Nothing. I was doing a  Broadway musical called The Boy Friend. Some people from Disney came and I got a film called Million Dollar Duck. I went out to LA to do it with no mind to stay there. Movies weren’t my dream and weren’t what I was trained to do.
Then in 1971, I got the TV series Funny Face, got a brain tumor, and had that surgery, then went back to the show. They revamped it [as 1972’s The Sandy Duncan Show] so I didn’t have such a hard schedule.
How did you know you were ill?
During the last two episodes of Funny Face, I was having excruciating headaches and kept saying, “Something’s really wrong.” People would say, “It’s stress,” and they just kept sending me to doctors. I was so sick I could barely walk, but I finished [the season].
Who finally figured it out?
I went home and my family eye doctor from when I was 10 said, “Honey, there’s something going on behind your eye. It’s starting to protrude. Get some tests done.” It was before the days of CT scans and MRIs, so they literally took the top of my head off for 10 hours and found this big tumor attached on the orbit of my left eye. They took the tumor and orbit out, and I lost vision in my eye.
That must have been traumatic
I was in never-never land for sure. A lot of people ask, “Why me?” and go into this pity party thing. Luckily, I didn’t. You just have to keep plugging along. I can complain a lot, though, so I guess that balances it out. [Laughs]
And how is your health now?
I am going to have surgery [soon] to support the eye. With time, it starts to recess because there’s nothing holding it, so there’s a lack of symmetry now. Wish me luck!
You’ve got it! How did this health crisis change your life when you were initially diagnosed and being treated?

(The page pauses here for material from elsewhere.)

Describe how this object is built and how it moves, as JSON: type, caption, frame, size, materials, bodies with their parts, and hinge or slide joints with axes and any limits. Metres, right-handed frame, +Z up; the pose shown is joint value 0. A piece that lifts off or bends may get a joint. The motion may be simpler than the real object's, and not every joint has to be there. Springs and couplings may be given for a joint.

My first husband [Bruce Scott] was a brilliant rock ‘n’ roll singer, but we were just too different. We were only married for three years when the tumor thing happened and I thought, I can’t die and be married to this man. Then when I was in the hospital I met a physician [Thomas Calcaterra] who was really gorgeous! We were married seven-something years but, again, it was a mismatch, so I left.
How did you meet Don?
He joined a nightclub act that I’d put together. After all the time we spent dancing in rehearsals, we didn’t have any romantic interest. But then it took off because we liked being together. Two years later we got married.
What makes you two work?
We’re easy with each other and we laugh a whole lot. We have similar interests and have done a whole bunch of shows. We’ve worked together so much and because we’re dancers, I flip and he catches me. There’s trust involved in our relationship, and he’s never dropped me yet! [Laughs]
How are your sons doing these days?
My oldest, Jeffrey, is going down to perform on a few Disney World cruises. And Michael works in commercial insurance. He got married two years ago to this amazing woman and they just bought a house. News break: Even Michael doesn’t know this, but we’re considering moving to an area in New Jersey near him in about a year.
After you started your own family with Don in the early ’80s, you famously replaced Valerie Harper in 1987 on her show Valerie, which was renamed The Hogan Family. Was that awkward on set?
It was a breeze. It was lovely from day one. I hit it off with the whole cast.
Did you ever meet Valerie?
I didn’t at all until three years ago at a red carpet event, when she was having all her health issues. [I’m glad] she’s still alive and kicking. She came over and said, “I can’t believe we haven’t met after all these years!” I said, “I know!” and we hugged.
What are the benefits to this stage of your life?
Until recently, I was part of that career world and stressed a lot, because that’s what you do when you’re working and you have kids. Things don’t upset me as much now. I used to worry a great deal about what somebody thought, but not anymore.
Could you rate your mood now from 1 to 10?
I’d say about an 8. Depression is a very real part of my life, always has been, but luckily not often. At one of my low points I made a list of people I’ve worked with: Danny Kaye! Ginger Rogers! Bing Crosby! It made me realize I’ve been very blessed on many levels.